Unless one of the apps on your computer has asked the operating system to turn on HDCP. HDCP breaks Airtame.
If DRM was actually needed to create a commercially viable product as you claim, then you are implying that the Kickstarter was fraudulent.
Fraudulent, no. Delusional, yes.
You want freedom on a 4" computer that can't be used for serious things anyway.
I want freedom on a 4" computer that I can connect to a Bluetooth keyboard and HDMI monitor when I get to a desk.
So there's no Android SDK for Android.
You were saying? "AIDE supports developing Java/Xml based Android apps using the Android SDK. The AIDE app comes bundeled with a mobile version of the Android SDK, so there is no need to install anything else."
The government support of PBS is minor.
No, its not: Corporation for Public Broadcasting. Still, I think the CPB and everything it funds is worthwhile. Taxes are necessary if we want such things.

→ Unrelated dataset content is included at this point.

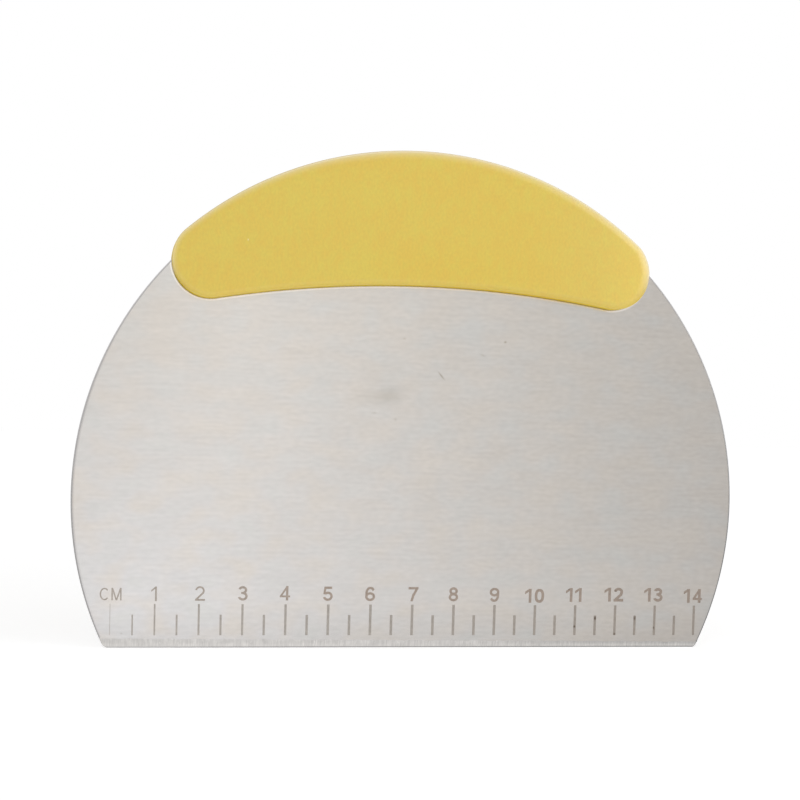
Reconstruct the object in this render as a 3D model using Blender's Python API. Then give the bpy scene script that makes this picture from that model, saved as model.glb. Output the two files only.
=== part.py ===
"""Half-moon dough scraper: a stainless blade held between two moulded handle shells.

The scraper stands on its scraping edge. X runs along the edge to the right, Z runs up, and the face with the
ground edge looks towards -Y. The origin is the middle of the scraping edge, halfway through the blade.
The blade is a disc cut off straight along the bottom. The handle is a crescent along the top of the disc, in
two halves: pins on the front shell pass through holes in the blade into sockets in the back shell.
Sizes are in metres.
"""

import math

import bmesh
import bpy
from mathutils import Vector

# Blade
BLADE_RADIUS = 0.07917
CENTRE_HEIGHT = 0.03525
BLADE_THICKNESS = 0.0010
LEFT_CORNER_RADIUS = 0.0016
RIGHT_CORNER_RADIUS = 0.0009

# Ground edge on the front face, which the grinder left wider at its left end
GRIND_WIDTH_LEFT = 0.0022
GRIND_WIDTH_RIGHT = 0.0013
GRIND_ANGLE = math.radians(15)

# Outline of the handle, seen from the front: a crescent between two arcs, whose ends are rounded
HANDLE_OVERHANG = 0.0029
HANDLE_HEIGHT = 0.03176
LOWER_EDGE_RADIUS = 0.2656
END_RADIUS = 0.0089

# Where the handle was set on the blade: a touch to the left, low and turned
HANDLE_SHIFT_X = -0.00045
HANDLE_SHIFT_Z = -0.0004
HANDLE_TURN = math.radians(0.58)

# Section of each handle shell
SHELL_DEPTH = 0.0045
SHELL_EDGE_ROUND = 0.0028
SHELL_DRAFT = math.radians(1)
SKIN_THICKNESS = 0.0018
BLADE_LEDGE = 0.0008

# Pins, the bosses round them, and the ribs between them
PIN_SPACING = 0.036
PIN_RADIUS = 0.0025
PIN_TIP_CHAMFER = 0.0005
BOSS_WALL = 0.0017
RIBS_PER_BAY = 2
RIB_THICKNESS = 0.0012

# Clearances between pieces
SEAT_GAP = 0.0003
BLADE_RIM_GAP = 0.0003
PARTING_GAP = 0.0003
PIN_HOLE_GAP = 0.0003
PIN_SOCKET_GAP = 0.0003
PIN_END_GAP = 0.0004

# Fineness of the round shapes, and how far a cutter runs past what it cuts
ARC_STEP = math.radians(2.5)
CORNER_STEP = math.radians(11)
END_STEP = math.radians(9)
LOWER_ARC_STEP = math.radians(1.7)
EDGE_ROUND_STEPS = 6
PIN_SIDES = 32
CUTTER_MARGIN = 0.004

# What follows from the sizes above
BLADE_FACE = BLADE_THICKNESS / 2
SEAT_FACE = BLADE_FACE + SEAT_GAP
OUTER_FACE = BLADE_FACE + SHELL_DEPTH
CAVITY_FLOOR = OUTER_FACE - SKIN_THICKNESS
HANDLE_TOP_RADIUS = BLADE_RADIUS + HANDLE_OVERHANG
LOWER_EDGE_APEX = HANDLE_TOP_RADIUS - HANDLE_HEIGHT
LOWER_EDGE_CENTRE = LOWER_EDGE_APEX - LOWER_EDGE_RADIUS
RIM_WALL = HANDLE_OVERHANG + BLADE_LEDGE
PIN_HOLE_RADIUS = PIN_RADIUS + PIN_HOLE_GAP
SOCKET_RADIUS = PIN_RADIUS + PIN_SOCKET_GAP
BOSS_RADIUS = SOCKET_RADIUS + BOSS_WALL
RIB_PITCH = PIN_SPACING / (RIBS_PER_BAY + 1)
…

Python: 'And then suddenly you have a language which says "we're all stuck with whatever the whiniest coder wants".'
Yeah, I remember all of the "type in word 45 from paragraph 7 of page 23 in the manual" the codewheels and the code sheets that were printed so lightly in order to prevent photocopying that you could barely see them.
I hated this one since I sucked (and still suck) at keeping manuals.
This stopped me from replaying Dark Sun: Shattered Lands (or avoiding those places that would result in giving me the manual challenge). That was my first open world game and go me hooked on the concept.
Not only are they returning the money to their backers, the hardware is completely open
Required reading for internet skeptics
15.5% comes from federal funding in 2010, so that's a minor part of their budget. It would hurt to go without it, especially small stations, but it could weather that storm. If people are upset about government waste of taxpayer money, then this is amazingly low on the list of things to worry about and only gets used as a proxy for elitist values (and it fails badly for that purpose too).
Your link is broken.
Try http://www.matchstick.tv/developer/hardware/
Ignorance killed the cat. Curiosity was framed.